Kennedy never admitted any political aspirations publicly.
Politics is a path many speculated Kennedy would take, perhaps even toward the nation's highest office. But aside from politics, Littell said Kennedy had plans to become a father.
"His immediate excitement was about having a family in 1999," Littell said. "I talked about it with him. I talked about it with his wife.
"He was just a super sweet guy. He probably could have fit 15 kids on his lap and he would have been a hell of a dad," Littell said. "We are missing a great dad out there, I know that."
Had Kennedy lived, he would be 48 years old today and Littell believes he may have had a career path similar to that of President Barack Obama.
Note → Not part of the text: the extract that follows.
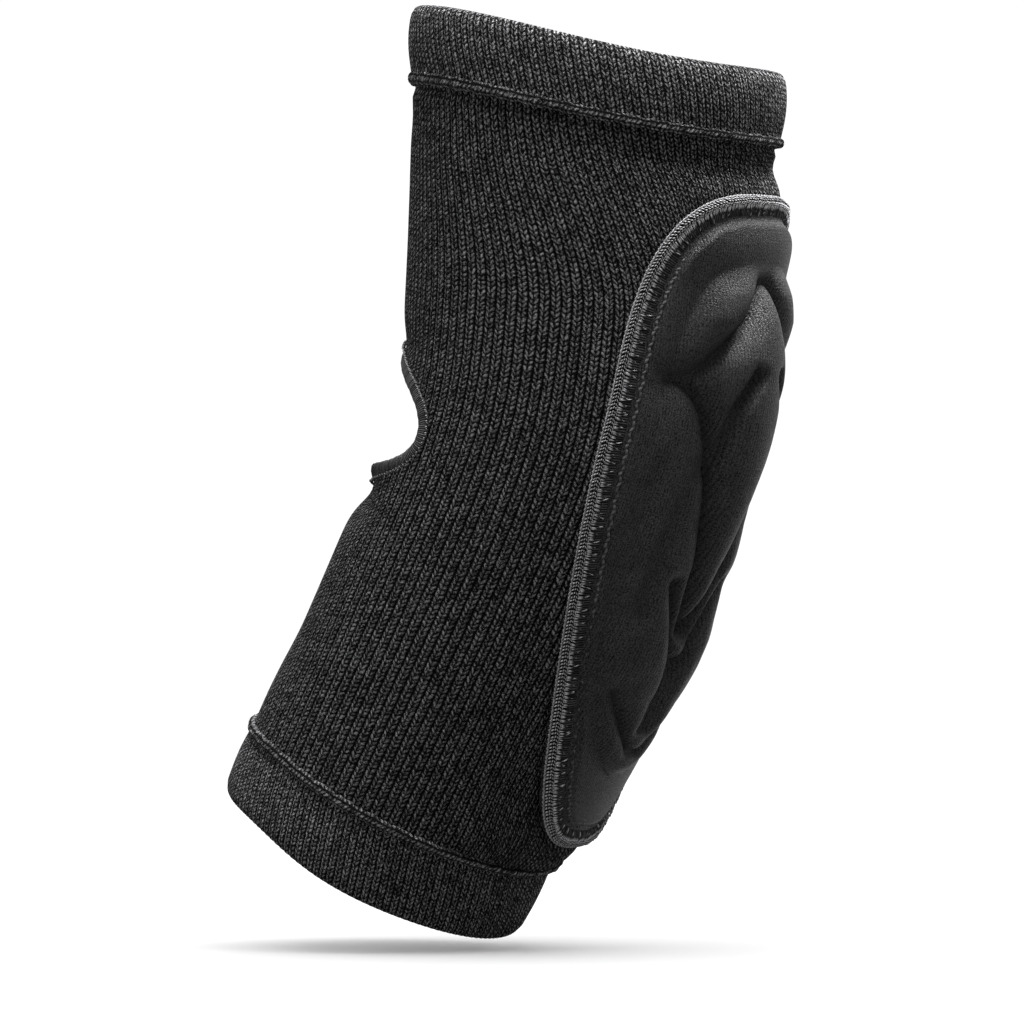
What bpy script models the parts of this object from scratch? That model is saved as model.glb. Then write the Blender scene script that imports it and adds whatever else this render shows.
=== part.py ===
"""Elbow pad: a knitted compression sleeve with cuffs, a crook opening and a moulded pad set into its back.

The sleeve is laid out on the surface of a bent arm. A place on it is given by two numbers: the turn round
the arm, in radians from the middle of the back, and the run down the arm, from 0 at the upper rim to 1 at
the lower rim. Each piece is a thickness of that surface between two heights, in metres above it.

The origin is the middle of the elbow, +Z runs up the upper arm, +X points to the back of the elbow, where
the pad is, and the elbow bends about an axis along Y.
"""

import math

import bmesh
import bpy
from mathutils import Vector

# The arm that the sleeve is shaped on.
ELBOW_CENTRE = Vector((-0.0013, 0.0, 0.006))
UPPER_ARM_LENGTH = 0.0945
FOREARM_LENGTH = 0.1270
REST_BEND = math.radians(28.5)
UPPER_ARM_LEAN = math.radians(2.6)
BEND_SOFTNESS = 0.020
UPPER_HALF_DEPTH = 0.0464
LOWER_HALF_DEPTH = 0.0416
UPPER_HALF_WIDTH = 0.0459
LOWER_HALF_WIDTH = 0.0415
UPPER_RING_TILT = math.radians(8.8)
LOWER_RING_TILT = math.radians(29.5)
TILT_FROM, TILT_TO = 0.28, 0.78

# The knit and its cuffs.
RING_COLUMNS = 48
KNIT_THICKNESS = 0.0016
CUFF_INSIDE, CUFF_OUTSIDE = -0.0016, 0.0011
CUFF_SLIT_INSIDE, CUFF_SLIT_OUTSIDE = -0.0005, 0.0
UPPER_CUFF_END = 0.074
LOWER_CUFF_START = 0.912
CUFF_SEAM_RUN = 0.014
CUFF_SEAM_HEIGHT = 0.0022
GAP = 0.0003
RUN_GAP = 0.0016

# The crook opening in front of the elbow.
OPENING_RUN_MIDDLE = 0.498
OPENING_RUN_HALF = 0.099
OPENING_TURN_HALF = math.radians(66)
OPENING_BAND = 0.0040
OPENING_BAND_HEIGHT = 0.0010

# The pad set into the back. Its outline is an egg: a superellipse whose half width narrows down the forearm.
PAD_TOP, PAD_BOTTOM = 0.150, 0.856
PAD_WIDE_TURN = math.radians(51.5)
PAD_NARROW_TURN = math.radians(31.0)
PAD_NARROWS_FROM, PAD_NARROWS_TO = 0.42, 0.82
PAD_ROUNDNESS = 3.0
PAD_SEAM_INNER = 0.86
PAD_SEAM_FOOT = -0.0012
PAD_SEAM_HEIGHT = 0.0032
LINING_THICKNESS = 0.0010
COVER_THICKNESS = 0.0010
FLANGE_HEIGHT = 0.0012
DOME_HEIGHT = 0.0095
DOME_RISE = 0.30
FOAM_CLEARANCE = 0.0012
FOAM_FILL = 0.85

# Where the sleeve divides into what follows the upper arm, what bends at the elbow and what follows the
# forearm: the run at the back of the arm and the run at the crook.
UPPER_SPLIT_BACK, UPPER_SPLIT_CROOK = 0.345, 0.235
FOREARM_SPLIT_BACK, FOREARM_SPLIT_CROOK = 0.530, 0.760
PAD_UPPER_SPLIT, PAD_FOREARM_SPLIT = -0.34, 0.14
PAD_SPLIT_GAP = 0.006

KNIT_BLACK = (0.030, 0.030, 0.032)
THREAD_BLACK = (0.045, 0.045, 0.047)
COVER_BLACK = (0.020, 0.020, 0.022)
LINING_BLACK = (0.024, 0.024, 0.026)
FOAM_GREY = (0.080, 0.080, 0.085)


def clear_scene():
    """Remove the objects that the startup scene holds."""
    for obj in list(bpy.data.objects):
        bpy.data.objects.remove(obj, do_unlink=True)


def material(name, colour, roughness):
    """A plain cloth or foam finish."""
    made = bpy.data.materials.new(name)
    made.use_nodes = True
    shader = made.node_tree.nodes["Principled BSDF"]
    shader.inputs["Base Color"].default_value = (*colour, 1.0)
    shader.inputs["Roughness"].default_value = roughness
    shader.inputs["Metallic"].default_value = 0.0
    return made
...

"I'm not sure I predicted that John would go for 2012, but things move quickly. Obama showed up, he had three years as senator, so they probably would have had a similar set of experiences. Obama is a smarter guy, but John has the world experiences and the same level of charm," Littell said. "It's fun to think about Obama versus Kennedy."
Littell thinks of many possibilities Kennedy could have had, but harbors some resentment toward his friend.
"I'm still angry at him. Frankly, he shouldn't have been up there and obviously he shouldn't have crashed," Littell said. "He hurt himself; he hurt other people and the victims were the ones who had to mourn. So, yeah, I'm angry at him."
"We loved the guy. I loved him. America loved him. He knew that and he wanted to give it back, which is a pretty neat thing about him," Littell said.
Kennedy had a vast impact on Littell's life.
"I remember John every day. I remember him as a great person and I remember him as someone that helped me get me through every day," Littell said. "I feel very lucky to have known him."